Die Aufklärung ist eine der größten kulturellen, sozialen und philosophischen Errungenschaften der Neuzeit [1]. Sie hat ihr Ziel nicht erreicht, den Menschen von seiner Unmündigkeit und Gebundenheit an dogmatische Glaubenssätze, politische Machtbestrebungen und moralische Zwänge zu befreien. Sie ist vielmehr eines stillen Todes gestorben. Leitartikler und Kolumnisten haben ihren Tod nicht bemerkt und nicht kommentiert. Eine neue Religion hat sich breit gemacht, unduldsamer, dogmatischer und mindestens genauso gewalttätig wie die alte, von der uns die Aufklärung befreien wollte. Die neue Religion ist der Wissenschaftsglaube, der Szientismus mit seinem transhumanistischen Bekenntnis, der Mensch sei Gott und könne daher alles, was er technisch vermag und sozial durchsetzen kann, ausführen [2-8].
Aufklärung
Die Aufklärung war ein gradueller Prozess.

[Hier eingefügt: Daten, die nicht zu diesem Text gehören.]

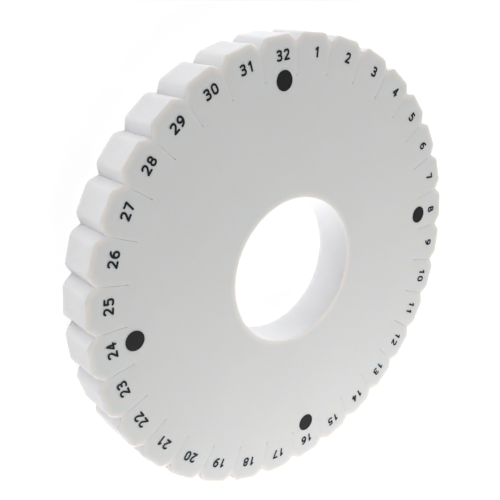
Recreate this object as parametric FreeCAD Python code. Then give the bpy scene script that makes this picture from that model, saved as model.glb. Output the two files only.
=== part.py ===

Er wird gerne mit großen Namen wie Leibniz, Kant, Voltaire, D’Alembert, Holbach, Diderot im philosophischen Bereich und mit „aufgeklärten“ Monarchen wie Joseph dem Zweiten und Friedrich dem Großen in Verbindung gebracht. Aber im Grunde war es ein laufender Prozess. Er wurde möglich gemacht durch die Einsichten der Wissenschaft, die dem Menschen tieferes Verständnis der Welt und damit eine neue Handhabe gaben. Gleichzeitig wurden damit jene Aspekte der Religion fragwürdiger, die eindeutig Aberglauben waren, etwa die Vorstellung, ein Erdbeben oder eine Seuche sei Strafe Gottes. Man sollte aber auch nicht vergessen: Ohne Religion hätte es nie eine Aufklärung gegeben. Die Aufklärung begann im Grunde im Mittelalter mit jenen Denkern und Philosophen – Kleriker allesamt -, die ihren Verstand dazu einsetzten, der Frage nach dem Grund der Welt nachzugehen [11]. Oft wird Galileo Galileis Kampf gegen die klerikalen Kleingeister als emblematisch für die Aufklärung angeführt. Man übersieht dabei, dass die wirklichen Kleingeister nicht die Kirchenmänner waren, sondern Galileos akademische Konkurrenten. Führende Kirchenmänner wie Kardinal Bellarmin, der spätere Papst, waren Galileo und seinen astronomischen Erkenntnissen sogar unterstützend gewogen. Der Hausarrest, den er am Ende seines Lebens halten musste, war der Tatsache geschuldet, dass er zum einen politisch sehr unklug war und seinen Unterstützer Bellarmin in seinem Dialog leicht erkennbar die Dummerchen-Rolle spielen ließ und sich überdies nicht auf sein Gebiet, die Astronomie und Mathematik beschränkte, sondern sich auch in der Theologie betätigen wollte, was man ihm als Nicht-Theologen ausdrücklich verboten hatte [12-14].